(Rows from a 3D modeling dataset)

==============================

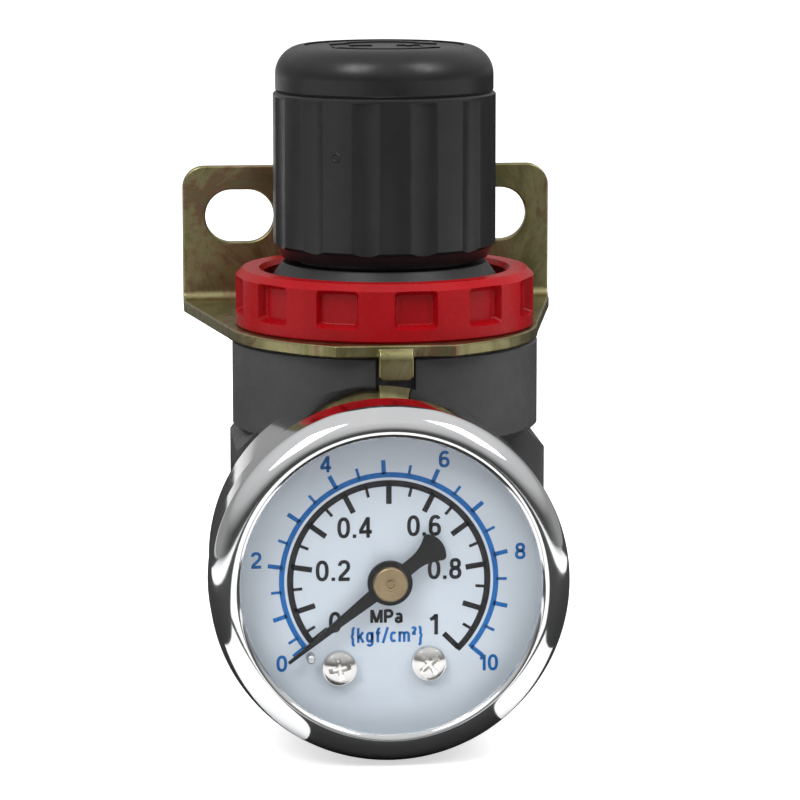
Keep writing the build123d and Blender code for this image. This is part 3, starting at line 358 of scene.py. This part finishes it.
CASE_LOW, CASE_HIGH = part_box("gauge_case")
CASE_R = (CASE_HIGH.x - CASE_LOW.x) / 2 / MM
CASE_BACK, CASE_FRONT = -CASE_HIGH.y / MM, -CASE_LOW.y / MM
CASE_WALL, CASE_HOLE_R, CASE_CORNER = 0.7, 5.0, 2.0
corner_centre = (CASE_R - CASE_CORNER, CASE_BACK + CASE_CORNER)
case_profile = (
    [(CASE_HOLE_R, CASE_BACK)]
    + arc_points(corner_centre, CASE_CORNER, -90, 0, 10)
    + [(CASE_R, CASE_FRONT), (CASE_R - CASE_WALL, CASE_FRONT)]
    + arc_points(corner_centre, CASE_CORNER - CASE_WALL, 0, -90, 8)
    + [(CASE_HOLE_R, CASE_BACK + CASE_WALL)]
)
case = new_piece(
    "case_cup", gauge_turning("case_cup", case_profile), MATERIALS["gauge_chrome"],
    "housing")
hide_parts("gauge_case")


# --------------------------------------------------- springs and diaphragm

def flexing(node):
    """A soft CAD node copied to a piece of its own, its mesh set in place, the node hidden."""
    name = node + "_flexing"
    mesh = frame["nodes"][node].data.copy()
    mesh.name = name
    piece = bpy.data.objects.new(name, mesh)
    bpy.context.scene.collection.objects.link(piece)
    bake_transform(piece)
    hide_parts(node)


for joint in frame["record"]["behaviour"]["joints"]:
    for soft in joint.get("deforming_nodes", ()):
        flexing(soft["node"])


# ------------------------------------------------------------- dial printing

DIAL_LOW, DIAL_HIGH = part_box("gauge_dial")
DIAL_X = (DIAL_LOW.x + DIAL_HIGH.x) / 2
DIAL_Z = (DIAL_LOW.z + DIAL_HIGH.z) / 2
DIAL_FRONT = DIAL_LOW.y
INK_FRONT = DIAL_FRONT - 0.02 * MM
INK_BACK = DIAL_FRONT + 0.005 * MM     # the ink reaches a little into the plate


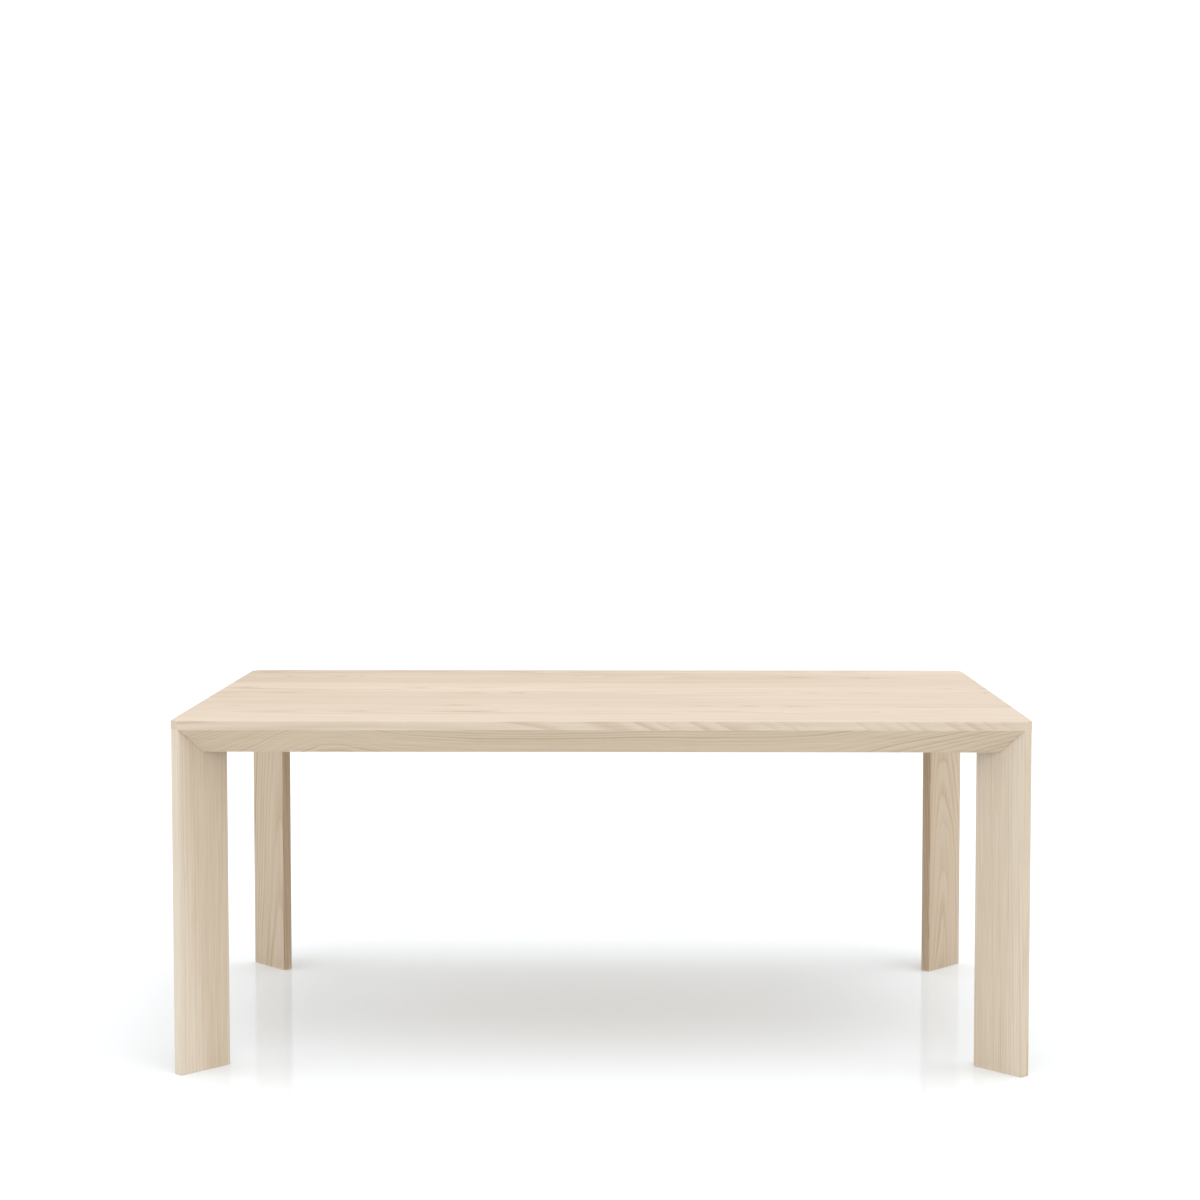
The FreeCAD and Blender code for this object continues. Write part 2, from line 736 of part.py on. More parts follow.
top_screws = compound("TopScrews", [batten_screws, clip_screws])
for number in range(1, BOARDS + 1):
    board = cut(f"Board{number}", board_blank(number), top_screws)
    keep(board, f"top_stave_{number}")

blanks = {cell: rail_blank(cell) for cell in ("Length", "Width")}
for rail in RAILS:
    placed = put_on_rail(linked(f"RailPlaced_{rail[0]}", blanks[rail[1]]), rail)
    keep(cut(f"Rail_{rail[0]}", placed, all_block_screws), f"{rail[0]}_apron_rail")

leg = cut("LegMaster", leg_blank(), compound("LegInserts", [bolt_pair, glides]))
block = cut("BlockMaster", block_blank(), block_drills())
for corner in CORNERS:
    keep(put_in_corner(linked(f"Leg_{corner[0]}", leg), corner), f"{corner[0]}_leg")
    keep(put_in_corner(linked(f"Block_{corner[0]}", block), corner), f"{corner[0]}_corner_block")

batten = batten_blank()
for name, x in zip(("left", "centre", "right"), batten_offsets()):
    keep(put(linked(f"Batten_{name}", batten), x), f"{name}_batten")

# ---------------------------------------------------------------- check and write


def check():
    """Stops unless every object computed and every piece is a valid shape of whole solids."""
    doc.recompute()
    for thing in doc.Objects:
        if "Invalid" in thing.State or "Error" in thing.State:
            raise RuntimeError(f"{thing.Label} ({thing.TypeId}) failed: {thing.State}")
    for node in nodes:
        shape = node.Shape
        if shape.isNull() or not shape.isValid() or not shape.Solids:
            raise RuntimeError(f"{node.Label} has no valid solid")


def write():
    os.makedirs("parts", exist_ok=True)
    for node in nodes:
        node.Shape.exportStep(os.path.join("parts", f"{node.Label}.step"))
        print(f"{node.Label}: {len(node.Shape.Solids)} solids, {node.Shape.Volume / 1000:.1f} cm3")


check()
write()
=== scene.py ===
"""Looks of the communion table: materials, threaded hanger bolts, floor, light and camera.

Everything is in metres, in the part's own frame: origin on the floor below the centre of the top,
+X to the right, +Y to the rear, +Z up.
"""

import math

import bmesh
import bpy
from mathutils import Euler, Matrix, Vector


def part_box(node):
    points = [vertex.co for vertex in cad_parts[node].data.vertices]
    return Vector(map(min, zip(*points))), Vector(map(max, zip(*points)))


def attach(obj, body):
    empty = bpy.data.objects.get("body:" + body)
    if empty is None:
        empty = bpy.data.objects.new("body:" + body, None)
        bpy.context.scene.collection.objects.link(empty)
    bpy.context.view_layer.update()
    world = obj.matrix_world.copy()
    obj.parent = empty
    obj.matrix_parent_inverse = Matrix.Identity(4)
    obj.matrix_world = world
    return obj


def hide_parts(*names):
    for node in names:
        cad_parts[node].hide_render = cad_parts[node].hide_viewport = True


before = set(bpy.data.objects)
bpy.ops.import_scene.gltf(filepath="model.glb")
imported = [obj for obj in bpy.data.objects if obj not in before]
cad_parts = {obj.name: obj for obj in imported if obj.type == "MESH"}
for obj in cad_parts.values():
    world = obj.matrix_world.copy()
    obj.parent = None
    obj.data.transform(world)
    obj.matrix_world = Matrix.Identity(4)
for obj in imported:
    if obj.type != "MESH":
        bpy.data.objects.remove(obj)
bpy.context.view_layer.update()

X = Vector((1, 0, 0))
Y = Vector((0, 1, 0))
Z = Vector((0, 0, 1))


# ---------------------------------------------------------------- node trees

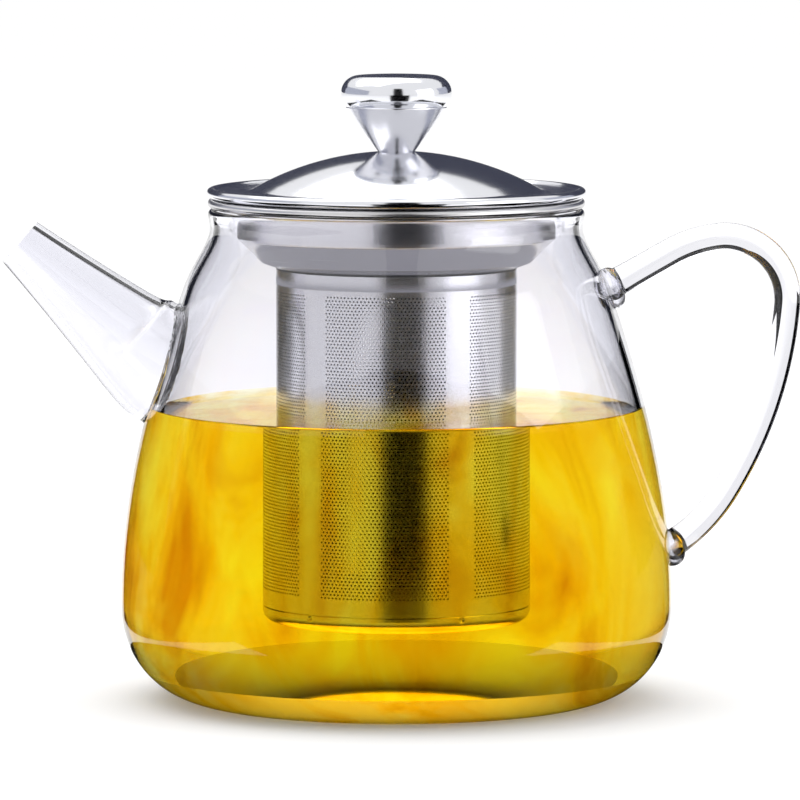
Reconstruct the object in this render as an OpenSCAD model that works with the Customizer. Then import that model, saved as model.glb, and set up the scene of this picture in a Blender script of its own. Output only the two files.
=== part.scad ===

==============================

Exactly the lines from the line that has "doc.recompute()" through the line that has "points = [vertex.co" are to be repeated, both included, with nothing added.

— The solution —
    doc.recompute()
    for thing in doc.Objects:
        if "Invalid" in thing.State or "Error" in thing.State:
            raise RuntimeError(f"{thing.Label} ({thing.TypeId}) failed: {thing.State}")
    for node in nodes:
        shape = node.Shape
        if shape.isNull() or not shape.isValid() or not shape.Solids:
            raise RuntimeError(f"{node.Label} has no valid solid")


def write():
    os.makedirs("parts", exist_ok=True)
    for node in nodes:
        node.Shape.exportStep(os.path.join("parts", f"{node.Label}.step"))
        print(f"{node.Label}: {len(node.Shape.Solids)} solids, {node.Shape.Volume / 1000:.1f} cm3")


check()
write()
=== scene.py ===
"""Looks of the communion table: materials, threaded hanger bolts, floor, light and camera.

Everything is in metres, in the part's own frame: origin on the floor below the centre of the top,
+X to the right, +Y to the rear, +Z up.
"""

import math

import bmesh
import bpy
from mathutils import Euler, Matrix, Vector


def part_box(node):
    points = [vertex.co for vertex in cad_parts[node].data.vertices]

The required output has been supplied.